Aun cuando opinar como profesión es tan antiguo como los sacerdotes, adivinos, consejeros reales, estrategas, filósofos, es la modernidad capitalista la que lo hace profesión masiva hasta el día de hoy, con la existencia abundante de periodistas, consultores, asesores, politólogos, filósofos, publicistas, como entes que pueblan periódicos, consultorías, centros de estudios, universidades, publicitarias.
Cuando el acto de opinar se convierte en tu instrumento de trabajo, entonces tu sustento depende de ello y necesaria e ineludiblemente, deja de ser un ejercicio individual, aunque se manifiesta públicamente, para convertirse en un ejercicio profesional y, por tanto, inserto en una dinámica económica esencial para el individuo que la ejerce.
Todos trabajamos para llevar el sustento a casa y en esa medida protegemos la fuente del sustento. Es una ilusión pretender que es igual el que opina, con mayor o menor tino, y luego regresa a su profesión de físico, que el que cobra al final del mes por las opiniones que ha vertido. Esa es una realidad objetiva que no será cambiada por discursos sobre ética y desgarradura pueril de vestiduras.

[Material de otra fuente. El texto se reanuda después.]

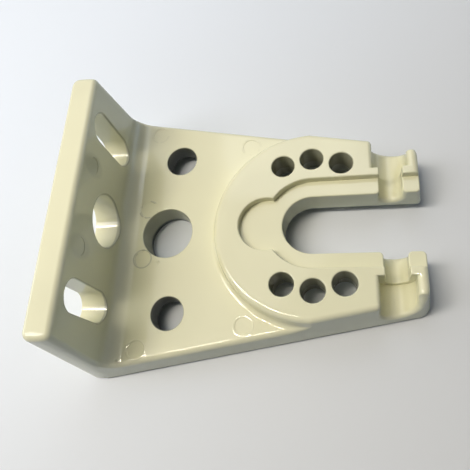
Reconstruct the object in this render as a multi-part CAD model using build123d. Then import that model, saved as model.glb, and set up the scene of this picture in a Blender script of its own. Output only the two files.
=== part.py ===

El opinador profesional está más sujeto, reconozcámoslo o no, a los mecanismos de reproducción social, sobre todo del poder, que los demás que opinan públicamente. Para ellos, no ser un escriba sentado es un acto más heroico que el del resto de los mortales. Nosotros podemos mañana dejar de opinar en espacios públicos y seguir con nuestra vida, esa libertad no existe en lo inmediato para el que lo ejerce como profesión. Por eso, lo limitado, conservador, aburrido, insuficiente, mediocre que puede ser un espacio institucionalizado de opinión, ya sea impreso, televisivo o audiovisuales, ante todo, responsabilidad de las estructuras del poder y no de los profesionales que ejercen el acto final de opinar en dichos espacios. Estos últimos, sin embargo, son el blanco fácil de todas las críticas. En ellos desahogamos nuestra ira cuando consideramos que no ventilan con suficiente ahínco nuestras frustraciones. Y son, en muchas ocasiones, el chivo expiatorio cuando algo no salió como debía.
Pero un profesional tiene el deber de afinar sus instrumentos, en ello no vale culpar al otro, la responsabilidad es solo tuya. Nunca vale degradar el oficio, rebajando su ejecución, para complacer, no vale la pena. Mucho menos se justifica cuando se es parte de un empeño por lograr un ser humano más pleno, más culto. Que repugne la idea que adscribe al concepto de pueblo, como necesidad, la condescendencia. Con esa receta de papilla insabora no se puede aspirar a crear cultura como fuerza emancipadora. Fuera la pedantería estéril, pero fuera también lo reductor que simplifica forma y en consecuencia contenido. Martí le escribía al pueblo. No le concedamos a la brutal operación imbecilante, que el capitalismo ejerce durante décadas sobre los pueblos, la victoria de reconocerle el éxito, asumiendo sus formas como camino ineludible de llegar a las masas. Todo lo que crea, crece. Todo lo que imita, la escala universal de nuevo empieza.
Felicidades al periodismo, a ese Fucik militante, incorrupto e incorruptible. A ese que llaman oficialista por ser revolucionario. Al que resiste estoico el asalto brutal de la mediocridad, de la contrarrevolución asqueante, de los quejosos y los quejantes, de los corruptos y los silenciadores. Al que resiste al adulador sibilino y al jefe funcional del discurso que complace. Al que resiste a diario la hegemonía de los medios enemigos y los combate, al que no deja la trinchera.
Felicidades al que ama tanto a la Revolución que no importa cuán cruento ha sido el día que fenece, mañana volverá con la pluma como arma a seguir dando batalla.